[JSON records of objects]
┌────────
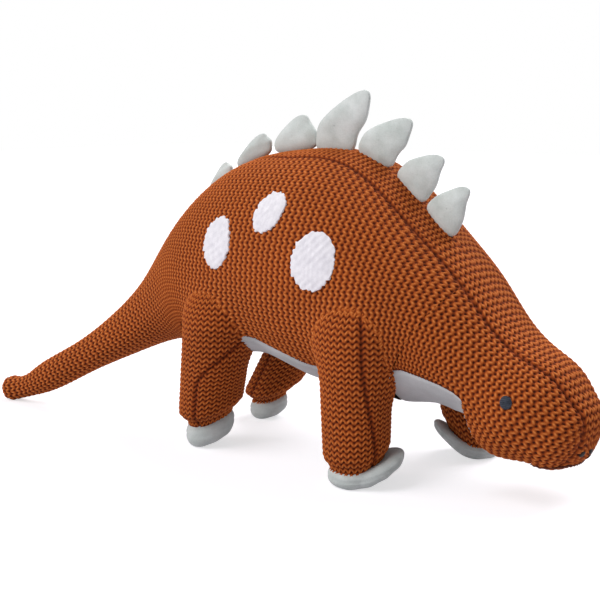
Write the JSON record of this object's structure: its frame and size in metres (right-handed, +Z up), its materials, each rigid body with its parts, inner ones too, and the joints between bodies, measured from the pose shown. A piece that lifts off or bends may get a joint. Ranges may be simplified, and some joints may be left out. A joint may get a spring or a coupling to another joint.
{
  "type": "stuffed dinosaur",
  "caption": "Soft stuffed plated dinosaur with a knitted body, padded back plates, swinging legs with padded feet, nodding head and wagging tail.",
  "frame": {"origin": "on the floor under the middle of the toy, at the centre of its bounding box", "axes": "+X towards the nose, +Y to the left side of the animal, +Z up"},
  "size_m": [0.4764, 0.148, 0.2323],
  "materials": {
    "rust_knit": "wavy-ridged machine knit, matt",
    "grey_velour": "short-pile velour, matt",
    "pale_grey_jersey": "smooth jersey, matt",
    "white_terry": "fluffy terry, matt",
    "slate_embroidery": "satin stitch, soft sheen",
    "dark_embroidery": "satin stitch, soft sheen",
    "rust_thread": "sewing thread, matt",
    "polyester_wadding": "loose fibre filling"
  },
  "bodies": {
    "torso": {"torso_stuffing": "polyester_wadding", "belly_panel": "pale_grey_jersey", "back_gusset_right": "rust_knit", "back_gusset_left": "rust_knit", "torso_side_right": "rust_knit", "torso_side_left": "rust_knit", "spot_right_1": "white_terry", "spot_right_2": "white_terry", "spot_right_3": "white_terry", "spot_left_1": "white_terry", "spot_left_2": "white_terry", "spot_left_3": "white_terry", "neck_sleeve": "rust_knit", "tail_sleeve": "rust_knit"},
    "head": {"head_stuffing": "polyester_wadding", "face_gusset": "rust_knit", "head_side_right": "rust_knit", "head_side_left": "rust_knit", "eye_right": "slate_embroidery", "eye_left": "slate_embroidery", "nostrils": "dark_embroidery", "mouth_stitch": "rust_thread"},
    "tail": {"tail_stuffing": "polyester_wadding", "tail_cover_right": "rust_knit", "tail_cover_left": "rust_knit"},
    "leg_front_right": {"leg_front_right_stuffing": "polyester_wadding", "leg_front_right_outer_panel": "rust_knit", "leg_front_right_inner_panel": "rust_knit", "foot_front_right_cover": "grey_velour", "foot_front_right_wadding": "polyester_wadding"},
    "leg_front_left": {"leg_front_left_stuffing": "polyester_wadding", "leg_front_left_outer_panel": "rust_knit", "leg_front_left_inner_panel": "rust_knit", "foot_front_left_cover": "grey_velour", "foot_front_left_wadding": "polyester_wadding"},
    "leg_rear_right": {"leg_rear_right_stuffing": "polyester_wadding", "leg_rear_right_outer_panel": "rust_knit", "leg_rear_right_inner_panel": "rust_knit", "foot_rear_right_cover": "grey_velour", "foot_rear_right_wadding": "polyester_wadding"},
    "leg_rear_left": {"leg_rear_left_stuffing": "polyester_wadding", "leg_rear_left_outer_panel": "rust_knit", "leg_rear_left_inner_panel": "rust_knit", "foot_rear_left_cover": "grey_velour", "foot_rear_left_wadding": "polyester_wadding"},
    "plate_1": {"plate_1_cover": "grey_velour", "plate_1_wadding": "polyester_wadding"},
    "plate_2": {"plate_2_cover": "grey_velour", "plate_2_wadding": "polyester_wadding"},
    "plate_3": {"plate_3_cover": "grey_velour", "plate_3_wadding": "polyester_wadding"},
    "plate_4": {"plate_4_cover": "grey_velour", "plate_4_wadding": "polyester_wadding"},
    "plate_5": {"plate_5_cover": "grey_velour", "plate_5_wadding": "polyester_wadding"},
    "plate_6": {"plate_6_cover": "grey_velour", "plate_6_wadding": "polyester_wadding"},
    "plate_7": {"plate_7_cover": "grey_velour", "plate_7_wadding": "polyester_wadding"}
  },
  "joints": [
    {"name": "head_nod", "type": "hinge", "parent": "torso", "child": "head", "pos_m": [0.158, 0, 0.075], "axis": [0, 1, 0], "range_deg": [-14, 10], "stiffness_Nm_per_rad": 1.5, "deforming": ["neck_sleeve"]},
    {"name": "tail_wag", "type": "hinge", "parent": "torso", "child": "tail", "pos_m": [-0.097, -0.008, 0.077], "axis": [0, 0, 1], "range_deg": [-20, 20], "stiffness_Nm_per_rad": 0.5, "deforming": ["tail_sleeve"]},
    {"name": "leg_swing_front_right", "type": "hinge", "parent": "torso", "child": "leg_front_right", "pos_m": [0.107, -0.052, 0.088], "axis": [0, 1, 0], "range_deg": [-12, 12], "stiffness_Nm_per_rad": 3},
    {"name": "leg_swing_front_left", "type": "hinge", "parent": "torso", "child": "leg_front_left", "pos_m": [0.107, 0.052, 0.088], "axis": [0, 1, 0], "range_deg": [-12, 12], "stiffness_Nm_per_rad": 3},
    {"name": "leg_swing_rear_right", "type": "hinge", "parent": "torso", "child": "leg_rear_right", "pos_m": [-0.014, -0.052, 0.084], "axis": [0, 1, 0], "range_deg": [-12, 12], "stiffness_Nm_per_rad": 3},
    {"name": "leg_swing_rear_left", "type": "hinge", "parent": "torso", "child": "leg_rear_left", "pos_m": [-0.014, 0.052, 0.084], "axis": [0, 1, 0], "range_deg": [-12, 12], "stiffness_Nm_per_rad": 3},
    {"name": "plate_flop_1", "type": "hinge", "parent": "torso", "child": "plate_1", "pos_m": [-0.05847, 0, 0.16375], "axis": [0.8014, 0, 0.5982], "range_deg": [-35, 35], "stiffness_Nm_per_rad": 0.01},
    {"name": "plate_flop_2", "type": "hinge", "parent": "torso", "child": "plate_2", "pos_m": [-0.03246, 0, 0.1827], "axis": [0.9198, 0, 0.3923], "range_deg": [-35, 35], "stiffness_Nm_per_rad": 0.01},
    {"name": "plate_flop_3", "type": "hinge", "parent": "torso", "child": "plate_3", "pos_m": [0.00052, 0, 0.19503], "axis": [0.9895, 0, 0.1443], "range_deg": [-35, 35], "stiffness_Nm_per_rad": 0.01},
    {"name": "plate_flop_4", "type": "hinge", "parent": "torso", "child": "plate_4", "pos_m": [0.03578, 0, 0.19951], "axis": [1, 0, 0.0066], "range_deg": [-35, 35], "stiffness_Nm_per_rad": 0.01},
    {"name": "plate_flop_5", "type": "hinge", "parent": "torso", "child": "plate_5", "pos_m": [0.06985, 0, 0.19876], "axis": [0.9382, 0, -0.3462], "range_deg": [-35, 35], "stiffness_Nm_per_rad": 0.01},
    {"name": "plate_flop_6", "type": "hinge", "parent": "torso", "child": "plate_6", "pos_m": [0.10061, 0, 0.18412], "axis": [0.7636, 0, -0.6457], "range_deg": [-35, 35], "stiffness_Nm_per_rad": 0.01},
    {"name": "plate_flop_7", "type": "hinge", "parent": "torso", "child": "plate_7", "pos_m": [0.12248, 0, 0.16508], "axis": [0.745, 0, -0.667], "range_deg": [-35, 35], "stiffness_Nm_per_rad": 0.01}
  ]
}
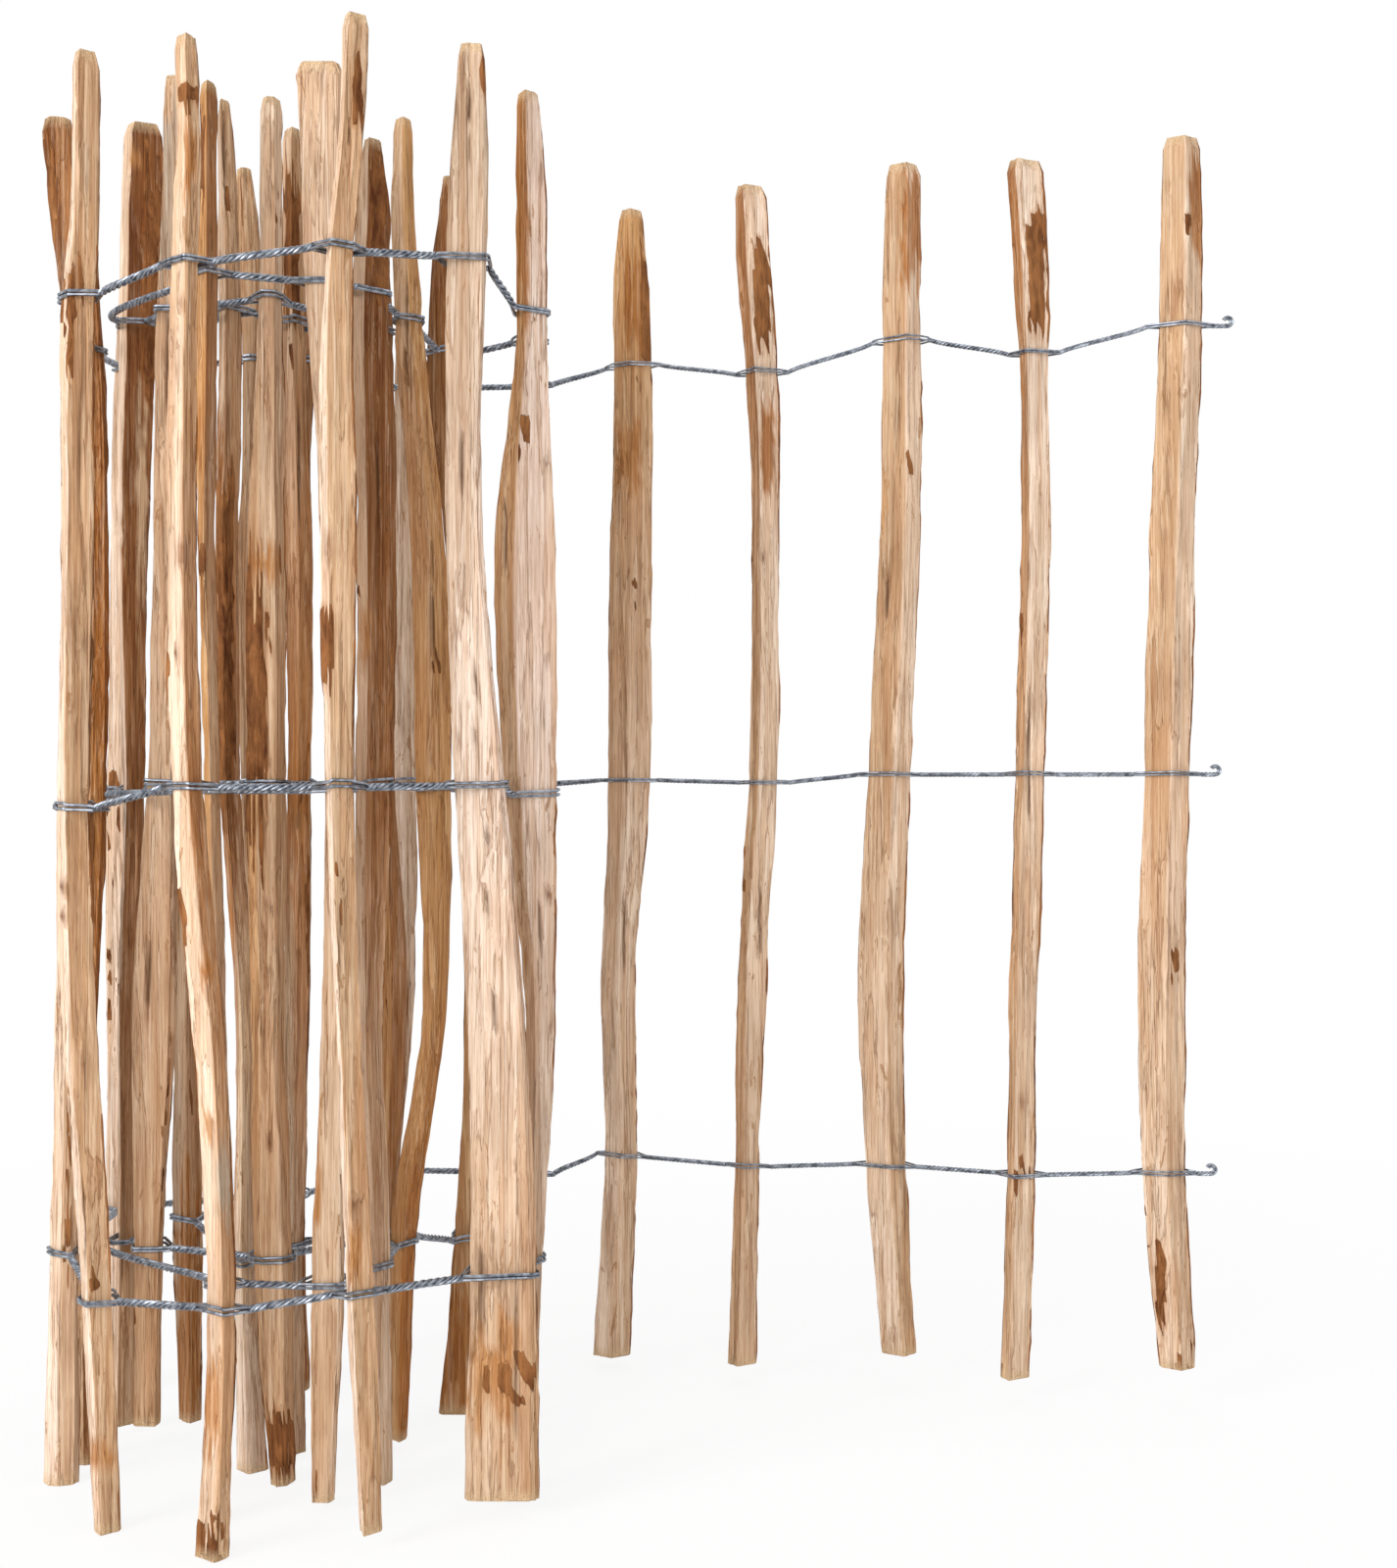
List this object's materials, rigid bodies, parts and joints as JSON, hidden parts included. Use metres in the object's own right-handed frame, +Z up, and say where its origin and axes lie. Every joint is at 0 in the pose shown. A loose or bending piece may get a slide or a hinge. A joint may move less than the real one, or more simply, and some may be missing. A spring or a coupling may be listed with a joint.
{
  "type": "rolled split stake fence",
  "caption": "Freestanding roll of split hazel stake fencing, joined by rows of twisted galvanised wire and partly unrolled at one end.",
  "frame": {"origin": "bottom centre of the bounding box, on the ground the stakes stand on", "axes": "+Z up along the stakes, front towards -Y, the unrolled end reaches towards +X"},
  "size_m": [0.84, 0.4226, 0.931],
  "materials": {
    "split_wood": "rough split and partly barked",
    "pale_wood": "rough split, weathered pale",
    "galvanised_wire": "bright galvanised"
  },
  "bodies": {
    "root": {"stake_01": "split_wood", "stake_02": "split_wood", "stake_03": "split_wood", "stake_04": "split_wood", "stake_05": "split_wood", "stake_06": "split_wood", "stake_07": "pale_wood", "stake_08": "split_wood", "stake_09": "split_wood", "stake_10": "pale_wood", "stake_11": "split_wood", "stake_12": "split_wood", "stake_13": "split_wood", "stake_14": "split_wood", "stake_15": "split_wood", "stake_16": "pale_wood", "stake_17": "split_wood", "stake_18": "split_wood", "stake_19": "split_wood", "stake_20": "split_wood", "stake_21": "split_wood", "stake_22": "pale_wood", "stake_23": "split_wood", "stake_24": "split_wood", "stake_25": "split_wood", "stake_26": "split_wood", "stake_27": "split_wood", "stake_28": "split_wood", "stake_29": "split_wood", "stake_30": "split_wood", "wire_row_bottom": "galvanised_wire", "wire_row_middle": "galvanised_wire", "wire_row_top": "galvanised_wire"}
  },
  "joints": []
}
└────────
- _PROBLEM_: Copy each line exactly, from the line containing "List this object's" down to the last line of the material, and no other lines.

- _ANSWER FOR THE TASK_:
List this object's materials, rigid bodies, parts and joints as JSON, hidden parts included. Use metres in the object's own right-handed frame, +Z up, and say where its origin and axes lie. Every joint is at 0 in the pose shown. A loose or bending piece may get a slide or a hinge. A joint may move less than the real one, or more simply, and some may be missing. A spring or a coupling may be listed with a joint.
{
  "type": "rolled split stake fence",
  "caption": "Freestanding roll of split hazel stake fencing, joined by rows of twisted galvanised wire and partly unrolled at one end.",
  "frame": {"origin": "bottom centre of the bounding box, on the ground the stakes stand on", "axes": "+Z up along the stakes, front towards -Y, the unrolled end reaches towards +X"},
  "size_m": [0.84, 0.4226, 0.931],
  "materials": {
    "split_wood": "rough split and partly barked",
    "pale_wood": "rough split, weathered pale",
    "galvanised_wire": "bright galvanised"
  },
  "bodies": {
    "root": {"stake_01": "split_wood", "stake_02": "split_wood", "stake_03": "split_wood", "stake_04": "split_wood", "stake_05": "split_wood", "stake_06": "split_wood", "stake_07": "pale_wood", "stake_08": "split_wood", "stake_09": "split_wood", "stake_10": "pale_wood", "stake_11": "split_wood", "stake_12": "split_wood", "stake_13": "split_wood", "stake_14": "split_wood", "stake_15": "split_wood", "stake_16": "pale_wood", "stake_17": "split_wood", "stake_18": "split_wood", "stake_19": "split_wood", "stake_20": "split_wood", "stake_21": "split_wood", "stake_22": "pale_wood", "stake_23": "split_wood", "stake_24": "split_wood", "stake_25": "split_wood", "stake_26": "split_wood", "stake_27": "split_wood", "stake_28": "split_wood", "stake_29": "split_wood", "stake_30": "split_wood", "wire_row_bottom": "galvanised_wire", "wire_row_middle": "galvanised_wire", "wire_row_top": "galvanised_wire"}
  },
  "joints": []
}